Desde La Habana

Mendigos y dementes habaneros

En la Ciudad de La Habana, crecen por día los dementes callejeros, sucios y en harapos. También los mendigos que en cualquier portal tirado encima de algunos cartones, te suplican algunas monedas con su mirada perdida. Y en cualquier esquina, vendedores de maní, baratijas, cigarrillos sueltos o artículos de segunda mano.

Es casi una legión. Camina uno por los alrededores del Capitolio y el Parque Central, y observa a no pocas personas de la tercera edad, vestidas con ropas gastadas, pero limpia, pidiendo dinero en moneda dura a los pálidos turistas europeos, quienes fascinados, tiran fotos en ráfagas con sus cámaras digitales. Incluso se ven niños de 11 y 12 años pidiendo plata a los forasteros.

No muy lejos, un negro robusto pregona fotos para el álbum de los recuerdos de los viajeros. Las hace en blanco y negro, con una cámara fotográfica de cajón de principios del siglo xx. Cerca, un grupo de limosneros se turna para extender la mano y sin contemplaciones asediar a los extranjeros.

La tropa de mendigos no pulula sólo en áreas donde suelen pasear los despistados turistas. No. La escena es frecuente en cualquier avenida céntrica de La Habana. O en cafés y tiendas que venden exclusivamente por divisas.

Cuando en la primera quincena de enero, pasó por Cuba esa ola de frío bestial y que costó la vida por hambre e hipotermia a 26 pacientes internados en el hospital siquiátrico de la capital, los dementes y vendedores ambulantes desaparecieron como por arte de magia.

Fueron internados en decrépitos albergues donde se les garantizaba dos comidas frugales al día. Pero el sol calentó y volvieron a lo suyo. Intentar conseguir alguna calderilla o vender cigarrillos y baratijas de escasa utilidad.

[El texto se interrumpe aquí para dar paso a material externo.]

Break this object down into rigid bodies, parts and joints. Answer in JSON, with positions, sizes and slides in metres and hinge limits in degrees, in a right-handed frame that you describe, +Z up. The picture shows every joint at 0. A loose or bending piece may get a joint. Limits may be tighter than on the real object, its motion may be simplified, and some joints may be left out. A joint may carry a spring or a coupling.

Si de algo se enorgullecía la revolución de Fidel Castro, era que a partir de 1959, cuando el abogado de Birán se hizo de las riendas del poder, en las calles de la ciudad apenas se verían mendigos, tarados y pedigüeños.

Existían tipos lunáticos, brillantes y agradables, como el famoso Caballero de París, nacido en Galicia. Un loco extravagante, que componía poemas y en avenidas y esquinas céntricas de La Habana, daba encendidas disertaciones en un castellano del siglo 18.

Luego que cayera el Muro de Berlín y la URSS cerrara el grifo de petróleo y rublos a Castro, comenzó  a resurgir una gama de personajes turulatos y vagabundos desaliñados, que hurgaban en los contenedores de basura en busca de restos de comida, una pieza vieja de ropa o un objeto que se pudiera vender.

Es habitual ver una extensa legión de pordioseros errantes en cualquier ciudad de América Latina. Esas imágenes, que eran inéditas en Cuba, ahora forman parte del paisaje urbano. A raíz de los 26 fallecidos en el hospital siquiátrico, conocido como Mazorra, y el espeluznante terremoto de Haití que se llevó de un zarpazo a casi 100 mil humanos, la gente de a pie en la isla ha quedado conmocionada.

Cuenta Caridad Ruiz, 73 años, indigente sin techo que duerme sobre papeles de periódicos en la Calzada de 10 de Octubre, que en esos días gélidos, su alcancía (hucha) con la imagen desteñida de San Lázaro, se llenó de monedas.  “La gente fue más sensible, pude comer caliente y tomar ron para calentar las tripas”, dice la anciana, mientras sigue pidiendo limosna a todos los que caminan por los portales de la popular calzada.

Puede que en La Habana todavía el batallón de mendigos, enajenados y vendedores de maní, cigarrillos y periódicos, no sea tan numeroso como en Lima, Río de Janeiro o La Paz. Pero va en camino.